El muro a cal y canto. En las crisis, los migrantes cargan culpas. A veces, la xenofobia tiene un móvil racional, por antiético, antipolítico, y, finalmente, antieconómico que sea. Si China, si el sudeste asiático, si la globalización, quitaron trabajo al proletariado porque fabricaban más y más baratos bienes, los migrantes orientales, que califican mejor en los empleos y en la educación, quitan puestos de trabajo en el mercado laboral interno de Estados Unidos. Esto, en la franja superior de la clase media. En la franja inferior, los migrantes mexicanos, centroamericanos, haitianos, africanos, dispuestos a trabajar en negro y por pagas mínimas, también quitan empleos.
En suma, muro, control, búsqueda de antecedentes, expulsión y deportación producen lo que buscan: los barrios están más limpios, los trabajadores ‘auténticos’ tienen despejado, a su favor, el mercado. Las consecuencias a mediano plazo, obviamente, están por verse. El Washington Post, enemigo declarado de Trump, publicó un análisis según el cual el TLC de 1994 generó pobreza (y migrantes) en varios bolsones agropecuarios de México. Sin TLC, ¿menos pobreza mexicana, menos desesperada migración económica? No es en absoluto seguro, pero se verá. También se limitará radicalmente la ‘importación’ de cerebros. No más analistas de sistemas de la India. El Times of India publica: mejor para nosotros.
Nunca más invasiones militares. Trump parece una perversa respuesta a las plegarias de todos cuantos escarnecieron por un siglo la política exterior norteamericana. El ciclo que se inició en 1917 cuando Estados Unidos salió de su aislacionismo americano para intervenir decisivamente en favor de las democracias occidentales en la Primera Guerra Mundial se cierra puntualmente cien años después. La intervención militar, la ‘exportación de la democracia’, la generación por la fuerza de un ‘cambio de régimen’ en países sin sistema electoral multipartidario, que marcaron los dos periodos del último presidente correligionario de Trump, el republicano George W. Bush —que abrió dos frentes bélicos con invasiones en Afganistán y en Irak— llega a su fin. Trump no quiere que Estados Unidos sea el gendarme del mundo.
Esto no significa, por cierto, el final del Estado industrial-militar. Lo que quiere Trump es alquilar los servicios, cobrar por los sistemas de Defensa, vender armas y tecnología y experticia.

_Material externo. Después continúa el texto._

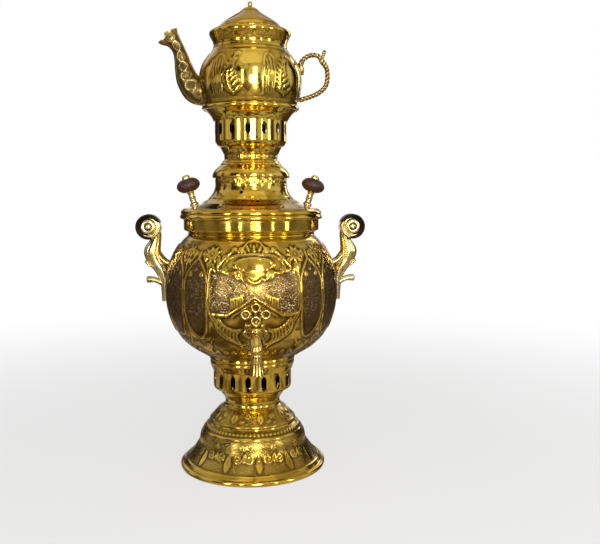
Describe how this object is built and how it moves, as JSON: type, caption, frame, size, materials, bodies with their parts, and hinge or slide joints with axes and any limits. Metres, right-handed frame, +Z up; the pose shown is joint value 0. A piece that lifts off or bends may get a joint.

Final. En Estados Unidos, las presidenciales se han celebrado sin discontinuidad cada cuatro años desde el siglo XVIII. Desde George Washington, el agricultor que tomó las armas por la independencia, el presidente número 1 de la república federal, el que está en cada billete de 1 dólar. Las próximas son dentro de cuatro años. Muchos esperan que la regularidad se interrumpa, por primera vez en más de dos siglos.